As I transferred from focusing on being coordinator/director of Healing Hearts Ministries Ukraine, to broadening my ministries, allowing the Lord to develop my gifts into other areas, the change in ministry and life was hard for the “orderly” part of me, as it all came about rather suddenly. I had become comfortable in the ministry the Lord had given me, but even with that comfortableness I had a nagging sense in the back of my mind, the last year or so, that a change in ministry/life was going to come about. Even though the last year or so the Lord had been trying to prepare me for this change with that “nagging sense” I didn’t really pay attention as I wasn’t sure what kind of change would come about, or when it would come about. And I felt confident that the Lord would give me plenty of notice.
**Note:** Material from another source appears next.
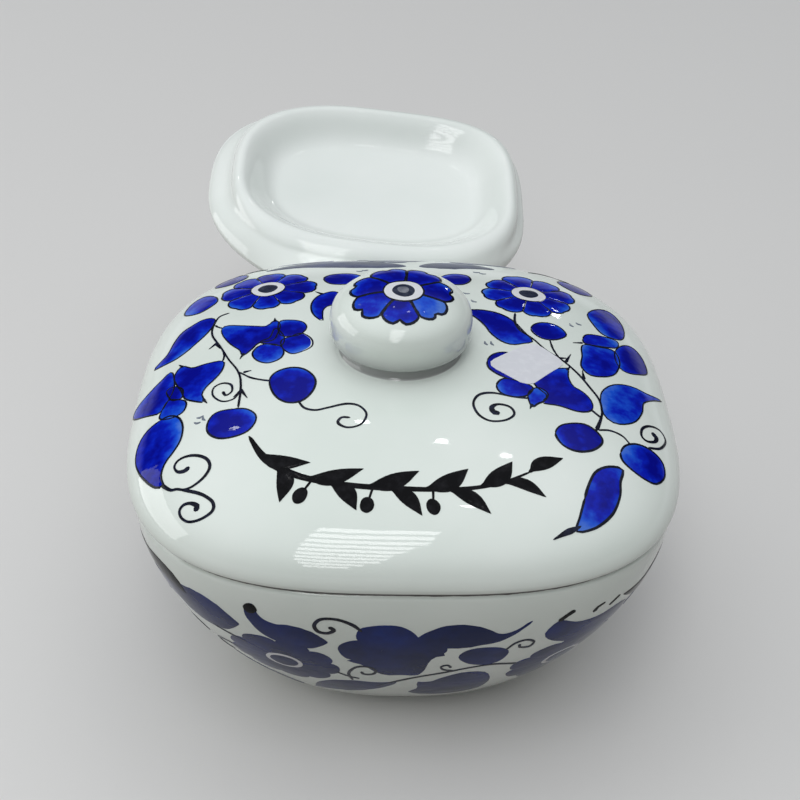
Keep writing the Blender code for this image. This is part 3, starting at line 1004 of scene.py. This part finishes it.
def ticks(sheet, *places):
    for x, y, angle in places:
        shape = place(flow([(-0.9, 0.15), (0, -0.15), (0.9, 0.2)]), (x, y), angle)
        stroke(sheet, "tick", shape, [0.12, 0.3, 0.14])


lidSheet = {"name": "lid", "surface": onLid}
knobSheet = {"name": "knob", "surface": onKnob}
bowlSheet = {"name": "bowl", "surface": onBowl}


def paintKnob(sheet):
    rosette(sheet, 0.4, -1.2, 13.5, 7, 4.7, 2.9, turn=-95, width=0.36, between=0.38, notch=0.11,
            tones=[0.0, 0.34, -0.04, 0.0, 0.0, -0.03, 0.06])
    dab(sheet, "pale", ringOf(0.3, -0.9, 1.5, 0.1), "top")


def paintLeftFlowers(sheet):
    rosette(sheet, -34.5, 32, 11.9, 8, 4.2, 2.5, turn=-92)
    petal(sheet, [
        (-47.2, 14.2), (-45.5, 15.2), (-41.5, 13.8), (-38, 12.6), (-35, 12.0), (-32.9, 14.6), (-31.6, 11.8),
        (-32.5, 8), (-33.8, 4.8), (-37.6, 4.2), (-39.5, 1.5), (-41.6, -0.9), (-42.6, 2), (-45, 5.5),
        (-47, 10.5),
    ], -0.04, 100)
    petal(sheet, [
        (-31.8, 13.3), (-28.6, 13.8), (-25.9, 12.5), (-25.2, 9.6), (-26.8, 6.6), (-29.1, 5.9), (-32, 7.2),
    ], -0.05, 90)
    petal(sheet, [
        (-37.6, 2.7), (-34.8, 3.2), (-31.9, 1.6), (-30.9, -1.6), (-31.7, -4.4), (-34.5, -5.7), (-37.6, -3.9),
        (-39.1, -0.5),
    ], 0.10, -70)
    petal(sheet, [
        (-29.1, 5.9), (-26.5, 7.1), (-24.1, 4.2), (-23.8, 0.6), (-26.2, -1.7), (-28.9, -2.4), (-31.3, 0.5),
        (-31.7, 4.2),
    ], 0.02, -60)
    petal(sheet, [
        (-37.3, 4.6), (-34.7, 6.3), (-33.0, 10.4), (-31.0, 6.2), (-31.6, 2.0), (-34.8, 3.0),
    ], -0.12, 0)
    thorn(sheet, (-33.0, 13.6), (-32.8, 15.6))
    thorn(sheet, (-41.4, 0.3), (-42.2, -2.4))
    petal(sheet, [
        (-61.3, -0.2), (-64.0, -2.6), (-68.4, -6.0), (-73.4, -8.6), (-70, -13.3), (-62.8, -16.8),
        (-60.1, -17.0), (-59.0, -13.2), (-58.6, -9.2), (-59.7, -4.0),
    ], 0.0, 130)
    petal(sheet, [
        (-59.9, -17.2), (-59.5, -19.7), (-56.0, -21.0), (-53.0, -19.9), (-53.2, -16.4), (-56.4, -14.3),
        (-59.1, -13.6),
    ], 0.08, -60)
    petal(sheet, [
        (-46.6, -2.0), (-51.0, -1.6), (-54.9, -1.9), (-57.5, 0.2), (-59.1, -0.4), (-59.7, -4.0), (-58, -8),
        (-55.8, -11.6), (-53.9, -15.0), (-50.3, -17.2), (-47.9, -17.9), (-49.4, -14.9), (-49.0, -12.2),
        (-47.4, -9.5), (-46.2, -6.1),
    ], -0.04, -20)
    petal(sheet, [(-60.7, -9.3), (-58.8, -8.2), (-55.8, -10.6), (-55.1, -14.2), (-57.9, -13.9)], -0.10, 0)
    thorn(sheet, (-57.8, 0), (-59.2, 1.9))
    thorn(sheet, (-48.6, -16.8), (-47.0, -18.7))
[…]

After all, He knows that I like to know “the plan” ahead of time. So when the change came, it took me quite by surprise, and for me it felt “drastic”. When I began to understand what was happening in my ministry/life, the feeling I got was as if my boss one day came up to me and said, “sorry, you are being laid off, and it has nothing to do with hierarchy, (who was hired when) but we feel that it is time to turn your job over to someone else” or put another way, I felt as if my favorite blanket had suddenly been taken away from me without the “weaning” process, just snatched away without any prior notice or warning. Not only had I lost my security, my comfortableness, but my life seemed to be at that moment, out of control. I knew at that moment that I was going to have to trust in Him in a greater sense for everything from now on. Instead of ministering in the comfortable manner of which I had grown accustomed, I was going to need to lean on Him in a manner that I had never have before. I also began to understand that I did not have any control over my life or the ministry that He had given me, but He was the one in charge, (He knew and knows the plan) always and at all times, even in surprise changes. Nothing is a surprise to the Lord.
“It was only when my routine life was yanked from under me, and when I understood I didn’t have an iota of control over any of it, that I realized I’d never been in charge in the first place. It was only then that I learned I could live with my loss.“* My “loss” had nothing to do with the change in ministry but everything to do with having lost a part of my deep intimate relationship with the Lord. I was so busy administrating and serving out of my comfortableness that I didn’t realize that the Lord and I had lost the “fine tuning” of our relationship. I had lost some of the deepest most intimate part of our relationship, He hadn’t lost me. He was always there, waiting for me to come back to Him not as we were in that comfortable “yea, things are going great Lord” type of life, but in a deeper moremore of a “Lord, I need you here to show me the way, to minister with me Lord, to pour yourself more and more into me so that I can truly be your vessel, your drink offering.” The time had come for me to stop holding onto the reigns, to stop trying to make sense of ministry and life on my own. This was not my job; it never was and never should or will be. This life, this ministry, whichever ministry I am doing, is His to make, (He was the one who designed it after all, not me) form and well, be in control of. “I didn’t understand life. And yet I knew God had His hand in it all. Maybe someday I’d figure it out. But not today. Today was for celebrating dreams…broken, mended, made new. I planned to do just that.”* intimate relationship,
So now, I am in a new city (Poltava, Ukraine). I am celebrating new ministries, new friends/ministry partners, a new dwelling place, a new life, and new dreams. Where I am living is surrounded by trees and away from the rush of the center of town. Although I am on the other side of town from others in my ministry group, it doesn’t matter. The Lord has placed a peace in my heart about my new dwelling place from the minute I walked in the front door (something I have never had before with any other dwelling places) as He said this new place would be my refuge from the storms, a place where I could get alone and be with Him surrounded by His beauty. And I know that in this time of refuge, of rest, the Lord and I will have some great intimate times together, a renewing of our love and our life together. I am therefore content in the knowledge that I am in the center of His will. I don’t want to be like the Israelites wandering in the desert complaining of all that He has given me, but rather I want to rejoice in that He has given me this divine appointment, this place, this time of rest, a refuge, where I can just “be” and find my all in all in Him. I have come to realize once again (perhaps the hard way), that in life and ministry it is all of Him all the time. The result? The Lord and I can “re-tune, re-fine”, and have more of a deep intimate relationship, ministering together in a more complete manner. Then I can be prepared to be a vessel (a newly remodeled vessel) of God, one that is filled fully with Him, a drink offering ready to be poured out onto others who thirst. For me, that is enough. There is nothing more that I would want.
What about you? Are you content in this journey of life/ministry the Lord has given you? Have you given Him all of yourself so He can fill you with all of Himself? Are you a vessel poured out as a drink offering for Him? Is He enough for you? Think and pray about these things. And while you’re doing that, keep listening for the sound of Angel wings, you never know when you might hear them.